<<<<
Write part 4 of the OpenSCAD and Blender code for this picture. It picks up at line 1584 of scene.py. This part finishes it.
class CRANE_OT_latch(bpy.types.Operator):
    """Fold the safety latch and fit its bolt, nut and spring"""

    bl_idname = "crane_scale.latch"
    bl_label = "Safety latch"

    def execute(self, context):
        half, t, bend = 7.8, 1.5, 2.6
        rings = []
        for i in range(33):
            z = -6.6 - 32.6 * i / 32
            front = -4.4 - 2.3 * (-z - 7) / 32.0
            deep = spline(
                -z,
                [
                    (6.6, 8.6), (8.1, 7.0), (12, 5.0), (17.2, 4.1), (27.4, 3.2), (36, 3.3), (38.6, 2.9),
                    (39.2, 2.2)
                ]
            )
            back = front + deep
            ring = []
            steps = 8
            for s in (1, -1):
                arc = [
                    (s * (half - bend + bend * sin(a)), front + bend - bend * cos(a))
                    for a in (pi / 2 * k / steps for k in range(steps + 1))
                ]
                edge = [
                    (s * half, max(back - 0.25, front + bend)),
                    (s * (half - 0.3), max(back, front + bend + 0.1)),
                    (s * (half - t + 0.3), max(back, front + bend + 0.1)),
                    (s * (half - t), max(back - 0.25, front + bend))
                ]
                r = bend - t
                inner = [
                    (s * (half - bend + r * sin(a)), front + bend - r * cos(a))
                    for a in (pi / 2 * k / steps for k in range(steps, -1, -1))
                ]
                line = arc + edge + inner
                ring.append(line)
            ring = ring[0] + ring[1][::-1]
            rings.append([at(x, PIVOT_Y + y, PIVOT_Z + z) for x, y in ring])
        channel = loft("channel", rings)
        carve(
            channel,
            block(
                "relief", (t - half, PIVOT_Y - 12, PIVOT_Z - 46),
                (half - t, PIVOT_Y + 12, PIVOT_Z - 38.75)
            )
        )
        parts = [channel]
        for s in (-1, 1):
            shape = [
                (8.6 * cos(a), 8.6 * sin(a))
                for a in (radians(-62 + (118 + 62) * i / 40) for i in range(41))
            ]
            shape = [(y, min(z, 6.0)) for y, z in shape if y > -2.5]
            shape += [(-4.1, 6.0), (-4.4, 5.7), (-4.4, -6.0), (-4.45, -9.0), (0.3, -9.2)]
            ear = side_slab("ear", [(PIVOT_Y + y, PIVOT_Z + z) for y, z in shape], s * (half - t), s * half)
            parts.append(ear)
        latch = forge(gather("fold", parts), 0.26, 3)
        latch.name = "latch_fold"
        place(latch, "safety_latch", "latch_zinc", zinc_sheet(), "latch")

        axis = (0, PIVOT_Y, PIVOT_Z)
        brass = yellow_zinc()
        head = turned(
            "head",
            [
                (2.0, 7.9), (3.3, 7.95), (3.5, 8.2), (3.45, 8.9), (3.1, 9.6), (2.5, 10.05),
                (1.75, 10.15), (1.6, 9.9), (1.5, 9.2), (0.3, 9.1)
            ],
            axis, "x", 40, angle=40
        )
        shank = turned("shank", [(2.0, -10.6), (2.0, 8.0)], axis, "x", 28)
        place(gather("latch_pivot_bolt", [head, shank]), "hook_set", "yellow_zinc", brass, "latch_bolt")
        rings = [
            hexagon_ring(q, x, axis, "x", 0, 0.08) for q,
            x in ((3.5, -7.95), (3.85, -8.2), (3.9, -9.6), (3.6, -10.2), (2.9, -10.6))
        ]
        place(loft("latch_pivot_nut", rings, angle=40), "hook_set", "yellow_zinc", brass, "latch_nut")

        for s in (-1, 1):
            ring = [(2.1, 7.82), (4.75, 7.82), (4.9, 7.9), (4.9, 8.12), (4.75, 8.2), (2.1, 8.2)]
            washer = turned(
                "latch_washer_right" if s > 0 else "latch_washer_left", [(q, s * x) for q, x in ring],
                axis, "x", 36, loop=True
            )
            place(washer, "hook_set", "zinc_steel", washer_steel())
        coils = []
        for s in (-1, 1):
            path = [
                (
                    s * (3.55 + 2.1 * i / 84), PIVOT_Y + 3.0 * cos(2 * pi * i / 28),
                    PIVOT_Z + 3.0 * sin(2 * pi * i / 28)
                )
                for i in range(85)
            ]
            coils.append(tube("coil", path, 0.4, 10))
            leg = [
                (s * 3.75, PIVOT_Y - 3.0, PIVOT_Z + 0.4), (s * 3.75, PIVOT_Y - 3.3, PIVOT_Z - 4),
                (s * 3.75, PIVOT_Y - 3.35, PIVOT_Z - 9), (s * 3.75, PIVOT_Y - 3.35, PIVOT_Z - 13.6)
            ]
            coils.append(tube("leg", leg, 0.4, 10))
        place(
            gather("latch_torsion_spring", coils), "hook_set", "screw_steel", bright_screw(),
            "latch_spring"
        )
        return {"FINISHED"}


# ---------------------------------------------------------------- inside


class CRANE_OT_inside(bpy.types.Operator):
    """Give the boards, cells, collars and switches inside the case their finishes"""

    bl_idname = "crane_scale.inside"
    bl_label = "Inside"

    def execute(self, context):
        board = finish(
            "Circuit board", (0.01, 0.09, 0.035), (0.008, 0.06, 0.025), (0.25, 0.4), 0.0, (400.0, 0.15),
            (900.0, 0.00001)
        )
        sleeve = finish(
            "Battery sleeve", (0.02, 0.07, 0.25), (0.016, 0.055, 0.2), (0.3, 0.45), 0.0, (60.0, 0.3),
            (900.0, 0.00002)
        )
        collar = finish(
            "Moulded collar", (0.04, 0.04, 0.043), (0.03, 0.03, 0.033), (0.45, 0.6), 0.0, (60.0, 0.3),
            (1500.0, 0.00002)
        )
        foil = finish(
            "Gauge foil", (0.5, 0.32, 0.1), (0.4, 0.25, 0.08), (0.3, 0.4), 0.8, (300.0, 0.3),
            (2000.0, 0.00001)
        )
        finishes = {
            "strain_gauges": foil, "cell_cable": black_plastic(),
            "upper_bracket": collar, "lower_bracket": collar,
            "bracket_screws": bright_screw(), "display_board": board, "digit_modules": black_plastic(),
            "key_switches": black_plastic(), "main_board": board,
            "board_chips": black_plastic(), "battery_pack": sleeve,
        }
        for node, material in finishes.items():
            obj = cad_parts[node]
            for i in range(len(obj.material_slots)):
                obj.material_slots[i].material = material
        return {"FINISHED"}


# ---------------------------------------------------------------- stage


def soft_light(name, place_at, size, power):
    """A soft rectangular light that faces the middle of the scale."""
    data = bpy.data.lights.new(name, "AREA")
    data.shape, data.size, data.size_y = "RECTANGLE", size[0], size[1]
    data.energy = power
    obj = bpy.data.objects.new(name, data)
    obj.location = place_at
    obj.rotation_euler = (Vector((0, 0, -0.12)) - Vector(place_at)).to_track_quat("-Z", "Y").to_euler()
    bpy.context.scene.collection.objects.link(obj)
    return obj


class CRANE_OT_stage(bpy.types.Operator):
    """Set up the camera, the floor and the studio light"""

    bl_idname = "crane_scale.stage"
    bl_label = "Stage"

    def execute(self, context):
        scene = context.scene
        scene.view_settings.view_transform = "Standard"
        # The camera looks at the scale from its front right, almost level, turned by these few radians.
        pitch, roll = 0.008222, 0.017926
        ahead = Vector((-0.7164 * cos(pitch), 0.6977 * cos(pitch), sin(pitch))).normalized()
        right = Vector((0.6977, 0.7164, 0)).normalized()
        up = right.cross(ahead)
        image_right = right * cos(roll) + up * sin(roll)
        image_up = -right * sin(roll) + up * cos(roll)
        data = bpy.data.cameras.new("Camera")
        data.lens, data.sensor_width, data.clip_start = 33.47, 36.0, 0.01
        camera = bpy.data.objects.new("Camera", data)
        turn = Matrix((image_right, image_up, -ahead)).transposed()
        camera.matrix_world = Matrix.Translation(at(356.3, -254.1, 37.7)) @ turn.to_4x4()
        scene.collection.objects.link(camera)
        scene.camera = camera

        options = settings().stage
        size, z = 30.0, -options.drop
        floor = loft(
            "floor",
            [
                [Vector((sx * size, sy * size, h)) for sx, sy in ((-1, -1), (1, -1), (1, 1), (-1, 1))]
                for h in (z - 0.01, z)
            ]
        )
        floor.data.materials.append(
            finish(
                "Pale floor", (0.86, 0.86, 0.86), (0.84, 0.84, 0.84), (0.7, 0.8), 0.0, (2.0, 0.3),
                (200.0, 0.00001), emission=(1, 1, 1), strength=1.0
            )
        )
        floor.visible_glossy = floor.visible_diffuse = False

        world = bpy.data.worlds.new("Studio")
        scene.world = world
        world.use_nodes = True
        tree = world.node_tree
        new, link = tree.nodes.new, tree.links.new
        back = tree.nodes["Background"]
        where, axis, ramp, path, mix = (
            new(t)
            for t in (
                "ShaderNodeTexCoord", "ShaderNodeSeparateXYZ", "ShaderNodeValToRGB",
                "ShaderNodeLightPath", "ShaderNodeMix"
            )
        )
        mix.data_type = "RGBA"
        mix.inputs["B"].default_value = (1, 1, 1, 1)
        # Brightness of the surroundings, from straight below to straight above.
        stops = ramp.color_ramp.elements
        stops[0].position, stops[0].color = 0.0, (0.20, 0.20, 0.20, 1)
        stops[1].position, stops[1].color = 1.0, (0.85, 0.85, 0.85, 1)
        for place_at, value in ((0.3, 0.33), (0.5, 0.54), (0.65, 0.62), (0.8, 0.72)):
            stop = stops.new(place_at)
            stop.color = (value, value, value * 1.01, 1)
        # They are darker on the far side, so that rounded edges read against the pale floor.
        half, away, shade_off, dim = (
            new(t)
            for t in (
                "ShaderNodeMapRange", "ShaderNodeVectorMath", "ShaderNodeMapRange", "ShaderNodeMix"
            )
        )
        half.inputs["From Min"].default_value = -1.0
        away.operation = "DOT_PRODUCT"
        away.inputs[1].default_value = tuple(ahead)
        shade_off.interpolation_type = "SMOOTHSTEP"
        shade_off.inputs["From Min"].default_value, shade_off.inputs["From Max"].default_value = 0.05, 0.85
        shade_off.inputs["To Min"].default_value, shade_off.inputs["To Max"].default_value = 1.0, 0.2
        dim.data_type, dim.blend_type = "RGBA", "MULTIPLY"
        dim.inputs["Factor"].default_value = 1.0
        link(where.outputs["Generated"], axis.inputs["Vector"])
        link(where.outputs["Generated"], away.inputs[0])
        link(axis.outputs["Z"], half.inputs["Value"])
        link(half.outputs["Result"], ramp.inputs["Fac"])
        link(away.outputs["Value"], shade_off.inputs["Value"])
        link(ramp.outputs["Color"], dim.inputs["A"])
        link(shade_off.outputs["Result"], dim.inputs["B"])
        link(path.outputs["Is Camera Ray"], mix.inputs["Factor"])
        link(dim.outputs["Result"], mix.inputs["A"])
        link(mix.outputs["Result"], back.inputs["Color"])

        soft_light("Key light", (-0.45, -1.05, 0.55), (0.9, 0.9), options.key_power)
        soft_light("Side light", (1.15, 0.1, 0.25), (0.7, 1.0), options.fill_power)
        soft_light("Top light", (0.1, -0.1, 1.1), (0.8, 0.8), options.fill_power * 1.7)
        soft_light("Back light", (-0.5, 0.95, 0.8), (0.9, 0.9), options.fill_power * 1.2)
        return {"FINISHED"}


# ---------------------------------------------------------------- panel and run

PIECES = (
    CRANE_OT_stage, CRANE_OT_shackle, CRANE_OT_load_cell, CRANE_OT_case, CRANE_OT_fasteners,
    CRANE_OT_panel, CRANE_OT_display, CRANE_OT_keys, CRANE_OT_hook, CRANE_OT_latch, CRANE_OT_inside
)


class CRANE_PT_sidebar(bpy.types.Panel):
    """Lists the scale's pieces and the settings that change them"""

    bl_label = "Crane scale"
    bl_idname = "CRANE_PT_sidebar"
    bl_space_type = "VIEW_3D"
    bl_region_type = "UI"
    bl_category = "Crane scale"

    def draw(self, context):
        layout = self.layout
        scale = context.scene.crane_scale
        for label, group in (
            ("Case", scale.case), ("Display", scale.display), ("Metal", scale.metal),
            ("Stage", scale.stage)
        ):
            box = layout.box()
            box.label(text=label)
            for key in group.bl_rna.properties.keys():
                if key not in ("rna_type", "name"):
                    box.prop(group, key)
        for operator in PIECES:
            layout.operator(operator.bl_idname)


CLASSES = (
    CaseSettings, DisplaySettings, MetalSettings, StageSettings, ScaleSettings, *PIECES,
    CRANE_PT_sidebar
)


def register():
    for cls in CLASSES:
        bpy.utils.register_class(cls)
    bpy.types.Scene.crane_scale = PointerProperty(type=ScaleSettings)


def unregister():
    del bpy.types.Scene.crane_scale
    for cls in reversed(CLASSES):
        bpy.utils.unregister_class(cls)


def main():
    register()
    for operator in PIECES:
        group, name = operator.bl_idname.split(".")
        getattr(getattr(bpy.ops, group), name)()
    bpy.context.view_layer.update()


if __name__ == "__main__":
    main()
>>>>
Requirement: Nothing but a number is needed here: how many lines hold the string "finishes"?

Exercise answer: 4